И тогда это было совершенно нормально, потому что литература была тогда все для нас, и двух убеждений в отношении к высшим литературным явлениям быть не могло. Уровень единства литературного взгляда проводим был с беспощадной последовательностью, но, вероятно, ни у кого язык не повернется даже и теперь назвать эту беспощадную последовательность, этот деспотизм мысли — несправедливым.
Идея изящного тесно сливалась тогда с идеями добра и правды, или, лучше сказать, идея правды и идея добра не имели возможности проявляться иначе, как через идею изящного.
Белинский был поставлен в такие же условия борьбы, как Лессинг. Пламенно толкуя Пушкина, пламенно выдвигая Лермонтова, пламенно ратоборствуя за Гоголя и т. д., он был, в то же самое время, главным общественным двигателем нашим и великим глашатаем истины. Весь умственно и нравственно пропитанный философской системой, до наших времен еще не смененной никакой другой, он проводил ее в жизнь через орган литературной критики. Его противоречия и изменения мнений могли казаться противоречиями и изменениями мнений только людям действительно ограниченным в его эпоху. Для него самого, для его учеников, т. е. для всех нас более или менее, — это были моменты развития, моменты стремления к истине.
Белинский стоял впереди умственного прогресса и смело вел вперед поколение.
В высочайшей степени одаренный художественным пониманием, способный трепетать, как пифия, от всего прекрасного, переживавший с каждым великим явлением нравственного мира всю жизнь этого явления: чистую ли поэзию Пушкина, злую ли скорбь и иронию Лермонтова[13]
, карающий ли смех Гоголя, мучительную ли игру Мочалова[14] и т. д., - отзывавшийся на все с необыкновенной чуткостью, он, однако, как человек стремления и прогресса, не задумывался заменять явления явлениями, когда одни казались ему ближе к истине, т. е., по его верованию, ближе к последнему слову прогресса, чем другие. Своего рода террорист литературный, он приносил жертвы за жертвами, хотя, конечно, едва ли бы принес в жертву Пушкина и его значение в нашей жизни.Дело нравственного возбуждения, совершенное в лице его нашей критикой, было велико и благотворно по своим последствиям» (стр. 35, 36 и 37).

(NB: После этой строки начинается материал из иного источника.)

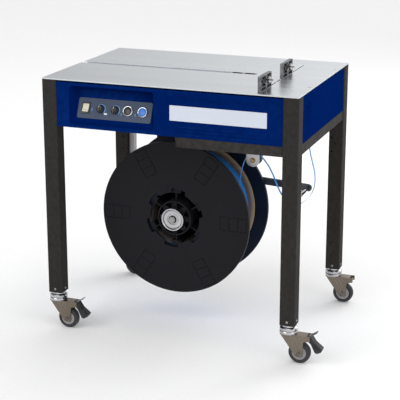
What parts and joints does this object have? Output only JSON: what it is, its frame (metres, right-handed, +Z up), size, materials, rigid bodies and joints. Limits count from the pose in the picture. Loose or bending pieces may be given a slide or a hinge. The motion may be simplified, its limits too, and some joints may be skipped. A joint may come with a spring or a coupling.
{
  "type": "semi automatic strapping machine",
  "caption": "Table-top semi-automatic strapping machine: steel table on castors with blue covers, a control panel, package stops and a strap reel below.",
  "frame": {"origin": "on the floor under the middle of the machine's outline", "axes": "+X to the operator's right, +Y to the back of the machine, +Z up"},
  "size_m": [0.992, 0.6324, 0.9504],
  "materials": {
    "frame_paint": "semi-matt powder coat, warm dark grey",
    "duct_grey": "matt light grey trunking",
    "race_chrome": "bright chrome",
    "fork_zinc": "zinc plated pressed steel",
    "wheel_rubber": "grey-black rubber",
    "cover_blue": "satin dark blue",
    "panel_grey": "fine satin grey",
    "plate_white": "satin white, blank",
    "table_steel": "fine brushed stainless steel",
    "screw_steel": "plated steel",
    "bezel_chrome": "polished chrome",
    "rocker_cream": "glossy cream",
    "control_black": "glossy black",
    "button_blue": "glossy bright blue",
    "stop_black": "moulded matt black",
    "reel_plastic": "moulded charcoal",
    "rear_flange_plastic": "moulded blue-black",
    "core_board": "kraft board",
    "strap_blue": "embossed bright blue strap",
    "arm_steel": "glossy dark paint",
    "bracket_steel": "plated steel",
    "roller_plastic": "dark nylon",
    "bolt_brass": "brass",
    "head_steel": "machined steel",
    "motor_grey": "cast aluminium",
    "box_grey": "light grey paint",
    "pedal_rubber": "black moulded rubber"
  },
  "bodies": {
    "frame": {"leg_front_left": "frame_paint", "leg_front_right": "frame_paint", "leg_rear_left": "frame_paint", "leg_rear_right": "frame_paint", "top_frame": "frame_paint", "mechanism_tray": "frame_paint", "wiring_duct": "duct_grey", "caster_mounts": "race_chrome", "front_cover": "cover_blue", "rear_cover": "cover_blue", "left_cover": "cover_blue", "right_cover": "cover_blue", "control_panel": "panel_grey", "name_plate": "plate_white", "front_table_plate": "table_steel", "rear_table_plate": "table_steel", "strap_chute": "table_steel", "frame_screws": "screw_steel", "control_bezels": "bezel_chrome", "reel_stand": "frame_paint", "reel_lock_nut": "race_chrome", "guide_bracket": "bracket_steel", "guide_bolt": "bolt_brass", "strap_band": "strap_blue", "sealing_head": "head_steel", "drive_belt": "wheel_rubber", "motor": "motor_grey", "electrical_box": "box_grey"},
    "reel": {"reel_hub": "reel_plastic", "coil_core": "core_board", "strap_coil": "strap_blue", "side_board": "core_board", "front_flange": "reel_plastic", "rear_flange": "rear_flange_plastic"},
    "dancer": {"dancer_arm": "arm_steel", "brake_shoe": "wheel_rubber"},
    "guide_roller": {"guide_roller": "roller_plastic"},
    "stop_button": {"stop_button": "control_black"},
    "start_button": {"start_button": "button_blue"},
    "tension_dial": {"tension_dial": "control_black"},
    "feed_dial": {"feed_dial": "control_black"},
    "rocker": {"rocker_switch": "rocker_cream"},
    "front_stop": {"front_package_stop": "stop_black"},
    "rear_stop": {"rear_package_stop": "stop_black"},
    "front_stop_knob": {"front_stop_knob": "screw_steel"},
    "rear_stop_knob": {"rear_stop_knob": "screw_steel"},
    "camshaft": {"camshaft": "head_steel"},
    "motor_pulley": {"motor_pulley": "head_steel"},
    "feed_roller": {"feed_roller": "head_steel"},
    "pinch_roller": {"pinch_roller": "head_steel"},
    "fork_front_left": {"caster_fork_front_left": "fork_zinc"},
    "wheel_front_left": {"caster_wheel_front_left": "wheel_rubber"},
    "fork_front_right": {"caster_fork_front_right": "fork_zinc"},
    "wheel_front_right": {"caster_wheel_front_right": "wheel_rubber"},
    "fork_rear_left": {"caster_fork_rear_left": "fork_zinc"},
    "wheel_rear_left": {"caster_wheel_rear_left": "wheel_rubber"},
    "fork_rear_right": {"caster_fork_rear_right": "fork_zinc"},
    "wheel_rear_right": {"caster_wheel_rear_right": "wheel_rubber"},
    "pedal_front_left": {"brake_pedal_front_left": "pedal_rubber"},
    "pedal_front_right": {"brake_pedal_front_right": "pedal_rubber"}
  },
  "joints": [
    {"name": "reel_spin", "type": "hinge", "parent": "frame", "child": "reel", "pos_m": [-0.097, 0, 0.39], "axis": [0, 1, 0], "continuous": true},
    {"name": "dancer_lift", "type": "hinge", "parent": "frame", "child": "dancer", "pos_m": [-0.236, 0, 0.509], "axis": [0, -1, 0], "range_deg": [0, 15]},
    {"name": "guide_roller_spin", "type": "hinge", "parent": "frame", "child": "guide_roller", "pos_m": [0.157, 0, 0.5996], "axis": [0, 1, 0], "continuous": true},
    {"name": "swivel_front_left", "type": "hinge", "parent": "frame", "child": "fork_front_left", "pos_m": [-0.47, -0.289, 0.101], "axis": [0, 0, 1], "continuous": true},
    {"name": "roll_front_left", "type": "hinge", "parent": "fork_front_left", "child": "wheel_front_left", "pos_m": [-0.431, -0.289, 0.0375], "axis": [0, 1, 0], "continuous": true},
    {"name": "swivel_front_right", "type": "hinge", "parent": "frame", "child": "fork_front_right", "pos_m": [0.378, -0.289, 0.101], "axis": [0, 0, 1], "continuous": true},
    {"name": "roll_front_right", "type": "hinge", "parent": "fork_front_right", "child": "wheel_front_right", "pos_m": [0.417, -0.289, 0.0375], "axis": [0, 1, 0], "continuous": true},
    {"name": "swivel_rear_left", "type": "hinge", "parent": "frame", "child": "fork_rear_left", "pos_m": [-0.47, 0.289, 0.101], "axis": [0, 0, 1], "continuous": true},
    {"name": "roll_rear_left", "type": "hinge", "parent": "fork_rear_left", "child": "wheel_rear_left", "pos_m": [-0.431, 0.289, 0.0375], "axis": [0, 1, 0], "continuous": true},
    {"name": "swivel_rear_right", "type": "hinge", "parent": "frame", "child": "fork_rear_right", "pos_m": [0.378, 0.289, 0.101], "axis": [0, 0, 1], "continuous": true},
    {"name": "roll_rear_right", "type": "hinge", "parent": "fork_rear_right", "child": "wheel_rear_right", "pos_m": [0.417, 0.289, 0.0375], "axis": [0, 1, 0], "continuous": true},
    {"name": "brake_front_left", "type": "hinge", "parent": "fork_front_left", "child": "pedal_front_left", "pos_m": [-0.399, -0.289, 0.093], "axis": [0, 1, 0], "range_deg": [0, 14]},
    {"name": "brake_front_right", "type": "hinge", "parent": "fork_front_right", "child": "pedal_front_right", "pos_m": [0.449, -0.289, 0.093], "axis": [0, 1, 0], "range_deg": [0, 14]},
    {"name": "stop_button_press", "type": "slide", "parent": "frame", "child": "stop_button", "axis": [0, 0.9205, -0.3907], "range_m": [0, 0.004], "stiffness_N_per_m": 300, "springref_m": -0.002},
    {"name": "start_button_press", "type": "slide", "parent": "frame", "child": "start_button", "axis": [0, 0.9205, -0.3907], "range_m": [0, 0.004], "stiffness_N_per_m": 300, "springref_m": -0.002},
    {"name": "tension_dial_turn", "type": "hinge", "parent": "frame", "child": "tension_dial", "pos_m": [-0.288, -0.296, 0.804], "axis": [0, -0.9205, 0.3907], "range_deg": [-135, 135]},
    {"name": "feed_dial_turn", "type": "hinge", "parent": "frame", "child": "feed_dial", "pos_m": [-0.235, -0.296, 0.804], "axis": [0, -0.9205, 0.3907], "range_deg": [-135, 135]},
    {"name": "rocker_tilt", "type": "hinge", "parent": "frame", "child": "rocker", "pos_m": [-0.342, -0.29692, 0.80439], "axis": [1, 0, 0], "range_deg": [0, 18]},
    {"name": "front_stop_slide", "type": "slide", "parent": "frame", "child": "front_stop", "axis": [0, 1, 0], "range_m": [-0.02, 0.06]},
    {"name": "rear_stop_slide", "type": "slide", "parent": "frame", "child": "rear_stop", "axis": [0, 1, 0], "range_m": [-0.06, 0.19]},
    {"name": "front_stop_knob_turn", "type": "hinge", "parent": "front_stop", "child": "front_stop_knob", "pos_m": [0.265, -0.234, 0.932], "axis": [1, 0, 0], "continuous": true},
    {"name": "rear_stop_knob_turn", "type": "hinge", "parent": "rear_stop", "child": "rear_stop_knob", "pos_m": [0.265, 0.004, 0.932], "axis": [1, 0, 0], "continuous": true},
    {"name": "camshaft_spin", "type": "hinge", "parent": "frame", "child": "camshaft", "pos_m": [0.114, 0, 0.752], "axis": [0, 1, 0], "continuous": true},
    {"name": "motor_pulley_spin", "type": "hinge", "parent": "frame", "child": "motor_pulley", "pos_m": [0.289, 0, 0.768], "axis": [0, 1, 0], "continuous": true},
    {"name": "feed_roller_spin", "type": "hinge", "parent": "frame", "child": "feed_roller", "pos_m": [0.212, 0, 0.805], "axis": [0, 1, 0], "continuous": true},
    {"name": "pinch_roller_spin", "type": "hinge", "parent": "frame", "child": "pinch_roller", "pos_m": [0.212, 0, 0.8492], "axis": [0, 1, 0], "continuous": true}
  ],
  "couplings": [
    {"joint": "motor_pulley_spin", "follows": "camshaft_spin", "ratio": 2.5},
    {"joint": "pinch_roller_spin", "follows": "feed_roller_spin", "ratio": -1.5294}
  ]
}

Вот верное указание на то, в чем заключалась сила Белинского, как она вытекала из тогдашнего положения нашей умственной и общественной жизни и из необыкновенных дарований самого Белинского, и какую важную роль играла в этом деле философия Гегеля. Она была орудием или формой, в которую облекалось содержание этой деятельности. Но в широких формулах этой философии было свое, особенное содержание, которое обнаружило, наконец, свое влияние ко вреду дела. О гегелизме Белинского Григорьев далее говорит следующее:
«Фазис развития, в который вступали тогда все мы вместе с Белинским, был гегелизм в его первоначальной, таинственно туманной и тем более влекущей форме, в форме признания разума тождественным с жизнью, и жизни тождественной с разумом. Этот таинственный гегелизм, на первый раз миривший со всем историческим, обещавший всему существующему в наших верованиях, нравственных убеждениях и даже просто обычаях оправдание и примирение, казался нам всем, и всех более Белинскому, — совершеннейшим Idealen, Reich, в котором, по слову великого поэта:
Этот гегелизм был уже не просто раздражающее веяние, как шеллингизм Киреевского и Надеждина[15]
; он становился для всех адептов его — (а кто же из мыслящих людей не вступил тогда в ряд его адептов? кто из впечатлительных людей не шел по слуху за адептами?) — становился верою.Вера требовала жертв, как всякая вера. Принцип тождественности разума и действительности — на первый раз становился враждебно против всякой вражды и протеста, был сам протестом против протеста. Да и как же иначе? Мир и жизнь — по крайней мере на первый раз — представлялись стремящемуся духу гармоническими, вполне замиренными, и конечный стремящийся дух (я употребляю религиозные термины эпохи), отрешаясь от своей конечности, плавал торжественно в безграничности, сливался с „Unendlicher Geist“[16]
, переходил в него и с высоты смотрел на разумно-гармоническое мироздание.Вера, ибо именно такого рода гегелизм, как нечто таинственное, был верою, — требовала жертв от сознания и чувства, и в этом случае жрецом и жертвоприносителем явился, конечно, прежде всех Белинский.
Ясное дело, что принципу примирения с действительностью принесено было в жертву все тревожное в литературах Запада, так недавно еще возбуждавшее восторг и поклонение. Маркой всего стала одна художественность: под художественностью же разумелась только объективность» (стр. 45 и 46).
«Зеленый Наблюдатель был кратковременной ареной различных жертвоприношений абсолютному духу[17]
, художественной объективности, и проч.